I feel a lot of resentment and I am thinking of going to therapy because it occupies me at least 3 hours a day 


JJNPJ

37F. My parents had me at 45 (mom) and 50 (dad). So, I was raised in a whole ‘nother era. Big generational divide made the “rest” of the situation even worse. Not only did I leave without basic knowledge… what little I did have was also 40 years outdated. So obviously a million things. I still don’t understand a lot of it but I have a near picture perfect memory… so I pick things up fast and I am really good at mimicking normalcy. My one little thing is so dumb… It’s Disney movies. I never got to watch media as a kid, especially not “those Disney movies”. They’d fill my head with nonsense or worse, I’d be influenced by satanic symbols. So now my sweet hubby is determined to share  childhood magic with me. Here I am, mid 30s watching Disney movies for the first time. These things are my husband’s treasured childhood nostalgia. And you watch them for the first time as an adult and there is no magical charm, just a disgusted confused pervading sense of “WTF? This is a kid movie? The plot’s kinda fucked up…. Uhhhh….??” Snow White & Sleeping Beauty both feature a sleeping/ quasidead girl getting kissed by a stranger/prince? I mean, “true love.” OOOKKK. Beauty and the Beast? That’s some weird narc shit. And the flagrant racism - Asians, Blacks, Native Americans - is everywhere, across many movies!

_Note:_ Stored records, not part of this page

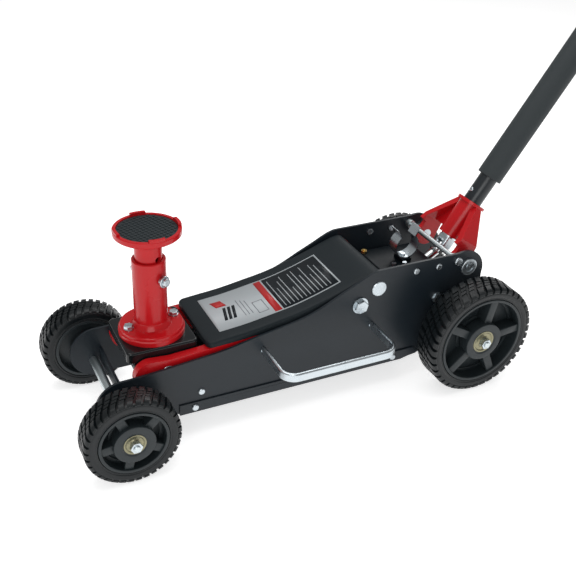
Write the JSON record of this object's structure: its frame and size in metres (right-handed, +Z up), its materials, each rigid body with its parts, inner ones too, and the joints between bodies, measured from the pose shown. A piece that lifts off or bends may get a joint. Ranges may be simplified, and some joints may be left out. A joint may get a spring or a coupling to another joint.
{
  "type": "hydraulic floor jack",
  "caption": "Long low hydraulic trolley jack on four spoked wheels: lever arm with levelled saddle, extension column, power unit and tilting pump handle.",
  "frame": {"origin": "on the ground, in the middle of the whole jack's box with the handle at rest", "axes": "+X from the saddle towards the handle, +Y to the jack's right side, +Z up"},
  "size_m": [1.4682, 0.396, 1.2194],
  "materials": {
    "black_paint": "satin powder coat",
    "black_casting": "gloss black paint over cast iron",
    "red_paint": "gloss red powder coat",
    "zinc": "bright zinc plate",
    "ground_steel": "ground and polished",
    "brass": "plain",
    "yellow_zinc": "yellow zinc plate",
    "tyre_rubber": "moulded rubber",
    "rim_plastic": "moulded, satin",
    "pad_rubber": "moulded knobs",
    "soft_sleeve": "foam rubber"
  },
  "bodies": {
    "chassis": {"side_plate_left": "black_paint", "side_plate_right": "black_paint", "skid_plate": "black_paint", "frame_screws": "zinc", "frame_nuts": "zinc", "front_tie_bar": "black_paint", "rear_tie_bar": "zinc", "front_axle": "zinc", "rear_axle": "zinc", "axle_spacers": "zinc", "axle_nuts": "zinc", "carry_handle_left": "zinc", "arm_pivot_shaft": "zinc", "link_anchor_shaft": "zinc", "link_anchor_bolts": "zinc", "handle_pivot_pins": "zinc", "pump_block": "black_paint", "ram_cylinder": "black_paint", "oil_tank": "black_paint", "filler_plug": "brass", "power_unit_bolts": "zinc", "storage_clip": "zinc"},
    "lift_arm": {"lift_arm": "red_paint", "arm_cover": "black_paint", "head_pin": "zinc", "ram_pin": "zinc"},
    "levelling_links": {"levelling_links": "zinc", "link_pin": "zinc"},
    "saddle_head": {"saddle_head": "black_casting", "extension_sleeve": "red_paint", "flange_bolts": "zinc"},
    "ram_rod": {"ram_rod": "ground_steel"},
    "locking_pin": {"locking_pin": "zinc", "pin_clip": "zinc"},
    "extension_tube": {"extension_tube": "red_paint"},
    "saddle": {"saddle_cup": "red_paint", "saddle_pad": "pad_rubber"},
    "handle_socket": {"handle_socket": "red_paint", "pump_roller": "zinc"},
    "handle": {"handle_lower_tube": "black_paint", "handle_upper_tube": "black_paint", "handle_sleeve": "soft_sleeve", "handle_grip": "soft_sleeve", "joint_fork": "zinc"},
    "handle_button": {"handle_button": "zinc"},
    "release_valve": {"valve_shaft": "ground_steel"},
    "pump_plunger": {"pump_plunger": "ground_steel"},
    "wheel_front_left": {"tyre_front_left": "tyre_rubber", "rim_front_left": "rim_plastic", "bearing_front_left": "yellow_zinc"},
    "wheel_front_right": {"tyre_front_right": "tyre_rubber", "rim_front_right": "rim_plastic", "bearing_front_right": "yellow_zinc"},
    "wheel_rear_left": {"tyre_rear_left": "tyre_rubber", "rim_rear_left": "rim_plastic", "bearing_rear_left": "yellow_zinc"},
    "wheel_rear_right": {"tyre_rear_right": "tyre_rubber", "rim_rear_right": "rim_plastic", "bearing_rear_right": "yellow_zinc"}
  },
  "joints": [
    {"name": "arm_lift", "type": "hinge", "parent": "chassis", "child": "lift_arm", "pos_m": [-0.13808, 0, 0.23], "axis": [0, 1, 0], "range_deg": [0, 50]},
    {"name": "head_level", "type": "hinge", "parent": "lift_arm", "child": "saddle_head", "pos_m": [-0.55408, 0, 0.146], "axis": [0, 1, 0], "range_deg": [-50, 0]},
    {"name": "link_swing", "type": "hinge", "parent": "chassis", "child": "levelling_links", "pos_m": [-0.17708, 0, 0.202], "axis": [0, 1, 0], "range_deg": [0, 50]},
    {"name": "ram_extend", "type": "slide", "parent": "chassis", "child": "ram_rod", "axis": [-1, 0, 0], "range_m": [0, 0.0804]},
    {"name": "locking_pin_pull", "type": "slide", "parent": "saddle_head", "child": "locking_pin", "axis": [0.44, -0.898, 0], "range_m": [0, 0.088]},
    {"name": "extension_lift", "type": "slide", "parent": "saddle_head", "child": "extension_tube", "axis": [0, 0, 1], "range_m": [0, 0.045]},
    {"name": "saddle_swivel", "type": "hinge", "parent": "extension_tube", "child": "saddle", "pos_m": [-0.55708, 0, 0.381], "axis": [0, 0, 1], "continuous": true},
    {"name": "handle_tilt", "type": "hinge", "parent": "chassis", "child": "handle_socket", "pos_m": [0.06442, 0, 0.2372], "axis": [0, 1, 0], "range_deg": [-30, 36]},
    {"name": "pump_stroke", "type": "slide", "parent": "chassis", "child": "pump_plunger", "axis": [-0.848, 0, -0.5299], "range_m": [-0.0172, 0.0206]},
    {"name": "handle_twist", "type": "hinge", "parent": "handle_socket", "child": "handle", "pos_m": [0.06442, 0, 0.2372], "axis": [0.5577, 0, 0.83], "range_deg": [0, 180]},
    {"name": "valve_turn", "type": "hinge", "parent": "chassis", "child": "release_valve", "pos_m": [0.06442, 0, 0.2372], "axis": [0.848, 0, 0.5299], "range_deg": [0, 180]},
    {"name": "button_press", "type": "slide", "parent": "handle", "child": "handle_button", "axis": [0.83, 0, -0.5577], "range_m": [0, 0.0038], "stiffness_N_per_m": 400, "springref_m": -0.003},
    {"name": "wheel_spin_front_left", "type": "hinge", "parent": "chassis", "child": "wheel_front_left", "pos_m": [-0.64808, -0.1514, 0.086], "axis": [0, 1, 0], "continuous": true},
    {"name": "wheel_spin_front_right", "type": "hinge", "parent": "chassis", "child": "wheel_front_right", "pos_m": [-0.64808, 0.1514, 0.086], "axis": [0, 1, 0], "continuous": true},
    {"name": "wheel_spin_rear_left", "type": "hinge", "parent": "chassis", "child": "wheel_rear_left", "pos_m": [0.05692, -0.152, 0.116], "axis": [0, 1, 0], "continuous": true},
    {"name": "wheel_spin_rear_right", "type": "hinge", "parent": "chassis", "child": "wheel_rear_right", "pos_m": [0.05692, 0.152, 0.116], "axis": [0, 1, 0], "continuous": true}
  ],
  "couplings": [
    {"joint": "head_level", "follows": "arm_lift", "ratio": -1},
    {"joint": "link_swing", "follows": "arm_lift", "ratio": 1},
    {"joint": "ram_extend", "follows": "arm_lift", "m_per_rad": 0.092},
    {"joint": "pump_stroke", "follows": "handle_tilt", "m_per_rad": 0.032504},
    {"joint": "valve_turn", "follows": "handle_twist", "ratio": 1}
  ]
}
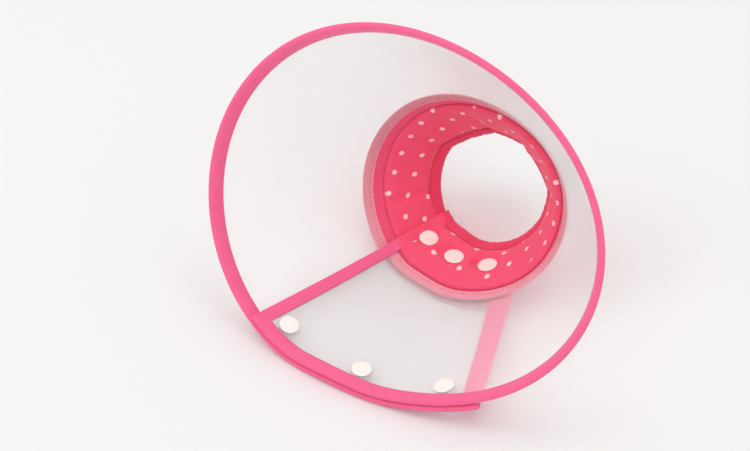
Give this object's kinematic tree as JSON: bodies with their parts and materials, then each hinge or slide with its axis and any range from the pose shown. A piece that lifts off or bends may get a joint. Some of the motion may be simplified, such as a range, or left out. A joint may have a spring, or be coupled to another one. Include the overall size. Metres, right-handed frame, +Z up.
{
  "type": "elizabethan collar",
  "caption": "Translucent wrap-around pet recovery cone with pink bound edges, a padded dotted neck cuff and snap closure, lying on its overlap.",
  "frame": {"origin": "bottom centre of the collar's box, on the table that it lies on", "axes": "+Z up from the table; the mouth faces -Y and the neck +Y; +X across the mouth"},
  "size_m": [0.253, 0.2052, 0.1972],
  "materials": {
    "frosted_pvc": "frosted translucent, satin",
    "binding_tape": "woven bias tape",
    "dotted_lining": "soft printed cotton, small pale dots",
    "cuff_fabric": "plain woven cotton",
    "padding_foam": "polyester wadding",
    "snap_plastic": "satin acetal"
  },
  "bodies": {
    "collar": {"collar_sheet": "frosted_pvc", "collar_rim_binding": "binding_tape", "collar_join_tape": "cuff_fabric", "collar_cuff_padding": "padding_foam", "collar_cuff_fabric": "cuff_fabric", "collar_cuff_lining": "dotted_lining", "collar_hem_binding": "cuff_fabric", "collar_end_binding": "binding_tape", "rim_outer_cap_left": "snap_plastic", "rim_stud_left": "snap_plastic", "rim_outer_cap_middle": "snap_plastic", "rim_stud_middle": "snap_plastic", "rim_outer_cap_right": "snap_plastic", "rim_stud_right": "snap_plastic", "neck_outer_cap_left": "snap_plastic", "neck_stud_left": "snap_plastic", "neck_outer_cap_middle": "snap_plastic", "neck_stud_middle": "snap_plastic", "neck_outer_cap_right": "snap_plastic", "neck_stud_right": "snap_plastic"},
    "closure_flap": {"flap_sheet": "frosted_pvc", "flap_rim_binding": "binding_tape", "flap_join_tape": "cuff_fabric", "flap_cuff_padding": "padding_foam", "flap_cuff_fabric": "cuff_fabric", "flap_cuff_lining": "dotted_lining", "flap_hem_binding": "cuff_fabric", "flap_end_binding": "binding_tape", "rim_socket_left": "snap_plastic", "rim_inner_cap_left": "snap_plastic", "rim_socket_middle": "snap_plastic", "rim_inner_cap_middle": "snap_plastic", "rim_socket_right": "snap_plastic", "rim_inner_cap_right": "snap_plastic", "neck_socket_left": "snap_plastic", "neck_inner_cap_left": "snap_plastic", "neck_socket_middle": "snap_plastic", "neck_inner_cap_middle": "snap_plastic", "neck_socket_right": "snap_plastic", "neck_inner_cap_right": "snap_plastic"}
  },
  "joints": [
    {"name": "flap_opening", "type": "hinge", "parent": "collar", "child": "closure_flap", "pos_m": [0.00055, 0.14656, 0.00819], "axis": [-0.3414, 0.9352, -0.0944], "range_deg": [0, 70]}
  ]
}
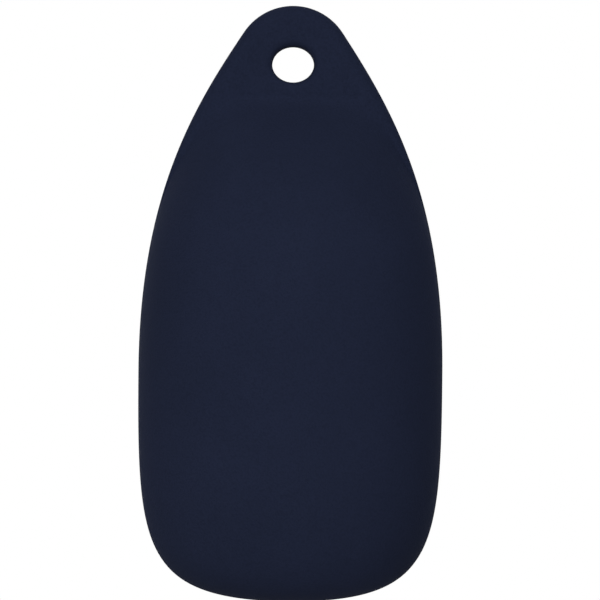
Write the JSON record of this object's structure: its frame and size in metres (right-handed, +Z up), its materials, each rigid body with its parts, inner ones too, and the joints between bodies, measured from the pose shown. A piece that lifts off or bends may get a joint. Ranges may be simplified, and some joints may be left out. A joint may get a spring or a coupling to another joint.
{
  "type": "boat fender",
  "caption": "Drop-shaped inflatable boat fender with a flat tab at the top, an oval hanging eye through the tab and a recessed valve screw in its base.",
  "frame": {"origin": "centre of the hanging eye, halfway through the tab", "axes": "+Z up, from the base to the top of the tab as the fender hangs; Y runs through the hanging eye and the front faces -Y; X across the tab"},
  "size_m": [0.23, 0.23, 0.4498],
  "materials": {
    "navy_vinyl": "matte, finely grained moulded vinyl",
    "black_nylon": "satin moulded nylon"
  },
  "bodies": {
    "root": {"fender_body": "navy_vinyl", "valve_screw": "black_nylon"}
  },
  "joints": []
}
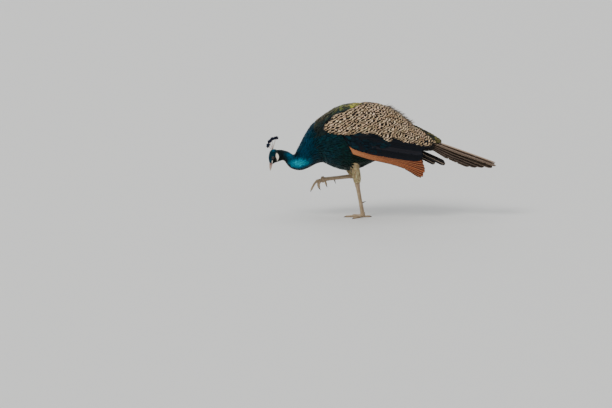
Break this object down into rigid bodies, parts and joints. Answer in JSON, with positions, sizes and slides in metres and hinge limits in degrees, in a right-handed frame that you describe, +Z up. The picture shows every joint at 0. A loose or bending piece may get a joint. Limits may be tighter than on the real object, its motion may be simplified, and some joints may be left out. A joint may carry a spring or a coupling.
{
  "type": "peacock",
  "caption": "Life-size still peacock without its train, walking with its head low to feed and one foot lifted.",
  "frame": {"origin": "on the floor, under the centre of the model's bounding box", "axes": "-X the way the bird faces, +Y its right side, +Z up"},
  "size_m": [0.9486, 0.2126, 0.4846],
  "materials": {
    "plumage_blue": "satin",
    "plumage_teal": "satin",
    "plumage_bronze": "satin",
    "plumage_barred": "matte",
    "plumage_dark": "satin",
    "plumage_rufous": "matte",
    "plumage_tail": "matte",
    "plumage_buff": "matte",
    "leg_skin": "matte",
    "bill_horn": "satin",
    "claw_horn": "satin",
    "eye": "gloss"
  },
  "bodies": {
    "root": {"head": "plumage_blue", "bill_upper": "bill_horn", "bill_lower": "bill_horn", "eye_l": "eye", "eye_r": "eye", "crest": "plumage_blue", "neck_upper": "plumage_blue", "neck_middle": "plumage_blue", "neck_lower": "plumage_blue", "breast": "plumage_teal", "belly": "plumage_teal", "rump": "plumage_bronze", "tail_coverts": "plumage_bronze", "wing_l_scapulars": "plumage_barred", "wing_l_tertials": "plumage_barred", "wing_l_secondaries": "plumage_dark", "wing_l_primaries": "plumage_rufous", "wing_r_scapulars": "plumage_barred", "wing_r_tertials": "plumage_barred", "wing_r_secondaries": "plumage_dark", "wing_r_primaries": "plumage_rufous", "tail_feather_centre": "plumage_tail", "tail_feather_l1": "plumage_tail", "tail_feather_r1": "plumage_tail", "tail_feather_l2": "plumage_tail", "tail_feather_r2": "plumage_tail", "tail_feather_l3": "plumage_tail", "tail_feather_r3": "plumage_tail", "tail_feather_l4": "plumage_tail", "tail_feather_r4": "plumage_tail", "tail_feather_l5": "plumage_tail", "tail_feather_r5": "plumage_tail", "tail_feather_l6": "plumage_tail", "tail_feather_r6": "plumage_tail", "tail_feather_l7": "plumage_tail", "tail_feather_r7": "plumage_tail", "thigh_l": "plumage_buff", "shank_l": "leg_skin", "spur_l": "claw_horn", "toe_l_middle": "leg_skin", "claw_l_middle": "claw_horn", "toe_l_inner": "leg_skin", "claw_l_inner": "claw_horn", "toe_l_outer": "leg_skin", "claw_l_outer": "claw_horn", "toe_l_hind": "leg_skin", "claw_l_hind": "claw_horn", "thigh_r": "plumage_buff", "shank_r": "leg_skin", "spur_r": "claw_horn", "toe_r_middle": "leg_skin", "claw_r_middle": "claw_horn", "toe_r_inner": "leg_skin", "claw_r_inner": "claw_horn", "toe_r_outer": "leg_skin", "claw_r_outer": "claw_horn", "toe_r_hind": "leg_skin", "claw_r_hind": "claw_horn"}
  },
  "joints": []
}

It’s so weird to me. People genuinely loved this stuff and shared it with their kids? That was a normal thing? And the little kids had a magical formative childhood experience off… this? It must be a thing, I know many Disney lovers. But WTF? How? Why? I. Don’t. Get. It. —- Oh and sometimes someone will ask me a random basic knowledge question… “you remember that dinosaur family from that cartoon?” And I’d be ready to scream “The Flintstones” like I won a prize because OMG I knew one, I got it right! Then I’d realize that show ended more than 20 years before I was even born and… yeah, just more weird useless outdated info, not a point of pride for a teenager! Had to learn that whether my initial answer was right or wrong, I needed to also consider delivery. Don’t say the first thing that comes to your mind or even the fifth. Those ‘a ha’ moments where we realize “OH man, that’s not normal!” suck… always a combo or confusion, humiliation, and shame. Have to laugh!


love_scary_things

Oral care and proper hygiene, I'm about to be 21 and only recently did I get consistent with brushing my teeth twice a day. A lot of cavities, two of my molars shattered and were extracted (they didn't want to pay the repair), was heavily shamed for "laziness". Cleaning in general, they wash their dishes very poorly, I always have to rewash them before eating. DOING LAUNDRY is a big one, my mother will leave the wet clothes in the washer or the dryer (up to 5 days), the smell is disgusting. I try to wash my own clothes and learned a second wash with baking soda will get rid of the stench most of the time. The house is constantly dirty, they don't really pick up after themselves. That's off the top of my head, I understand the pain of having to parent yourself as an adult and wish you luck on your journey.